Mit Werten und Normen beschäftigt sich das Theater Rampös leidenschaftlich gerne: Seit das freie Ensemble Anfang 2016 gegründet wurde, sucht es nach Bruchstellen, durch die der Alltag zur Farce wird oder die Fassade der Normalität zu bröckeln beginnt. Nun hat es mit einer Doppelproduktion in der Brotfabrik dieses Konzept fortgesetzt und zwei kurze Stücke inszeniert, die in ihrer Theatersprache unterschiedlicher kaum sein könnten und die doch beide einen Blick auf Verlorene und Außenseiter gewähren. Auf der einen Seite steht mit der inzestuösen Liebesgeschichte „Ilja & Mira“ eine melancholisch-amouröse Collage, auf der anderen mit Rodrigo Garcías „Soll mir lieber Goya den Schlaf rauben als irgendein Arschloch“ eine gnadenlos komische Groteske, die hinter der Micky-Maus-Maske des Absurden einige brillante Einblicke in eine Glück und Konsum verwechselnde Gesellschaft gewährt. Zwei spannende Ansätze. Und eine gute Umsetzung.
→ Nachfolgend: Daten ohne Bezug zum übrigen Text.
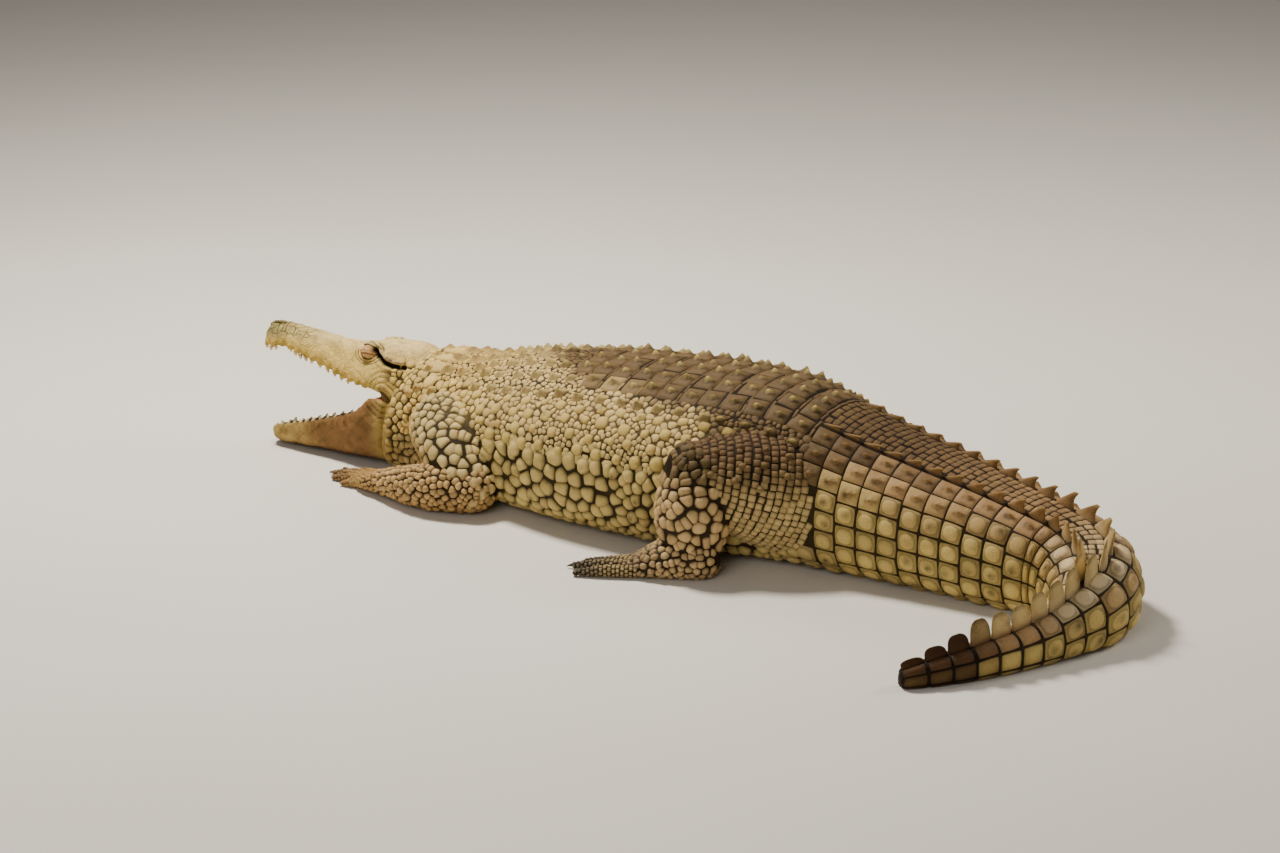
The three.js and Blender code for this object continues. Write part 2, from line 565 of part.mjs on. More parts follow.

„Ilja & Mira“ ist die erste Eigenproduktion des Theater Rampös, geschrieben und inszeniert von Gründungsmitglied Tanja Witzel und besetzt mit zwei erfahrenen Schauspielern. Antje Mies unterrichtet sogar Schauspiel, Yannic Currlin wirkt seit zehn Jahren beim Jungen Theater Bonn mit – da kann ja eigentlich nichts schief gehen. Doch so ganz kann der Tanz der beiden Figuren nicht überzeugen, die sich da umgarnen und zugleich auf Distanz zu bleiben versuchen. Vor allem Currlin wirkt steif, mitunter auch hektisch, so dass Intensität und Vertrautheit der bereits bestehenden und sich vertiefenden Beziehung zwischen Ilja und Mira nur bedingt herausgespielt werden können. Schön dagegen die Live-Musik von Pianist Chris Knighton und die Choreographie der beiden Leitern, die als einziges Requisit mal ein Boot bilden, dann wieder eine Schaukel oder auch ein Bett. Eine klarere Figurenführung wäre allerdings wünschenswert gewesen.
So wie bei dem zweiten Stück des Abends, das von Anfang an aufs Tempo drückt. Feste Rollenzuordnungen gibt es nicht, jeder der vier Darsteller (Jan Koch, Inga Leske, Andrea Bühring und Regisseur Alexander Bluhm) darf mal den namenlosen Vater spielen, der mit 40 Jahren und drei Kindern gerade einmal 5000 Euro auf dem Konto hat – und jetzt einfach mal etwas damit machen möchte. Und zwar nicht nach Disneyland fahren, wie es seine Söhne fordern. Nein, dieser Konsumtempel kriegt das Geld nicht. Auch nicht ein Elektrofachgeschäft, obwohl die Waschmaschine kaputt ist, das Handy auch, die Spülmaschine sowieso. Aber es muss doch etwas Sinnvolleres geben. Und irgendwas Verrücktes, das man einfach tut, statt zu planen und nichts wirklich anzufangen. Also springt die Familie kurzerhand ins Taxi nach Madrid, um in den Prado einzudringen und eine Nacht mit den Gemälden von Goya durchzufeiern. Zur Unterhaltung wird noch Philosoph Richard David Precht eingeflogen, der schon zuvor immer wieder zitiert und in Video-Sequenzen eingeblendet wurde und der sich explizit gegen ein durchgeplantes Leben ausspricht. Er muss das ja verstehen. Und wenn was dazwischenkommt? Haben der Vater und seine Söhne wenigstens gelebt. Eine absurde Idee, aber eine, die aufgeht, zumal das Ensemble mit bemerkenswerter Wucht und Leidenschaft spielt, die Sätze nur so herausschreit und dem durchgetakteten Alltag den gestreckten Mittelfinger zeigt. Das ist Theater, das nachwirkt. Davon bitte mehr.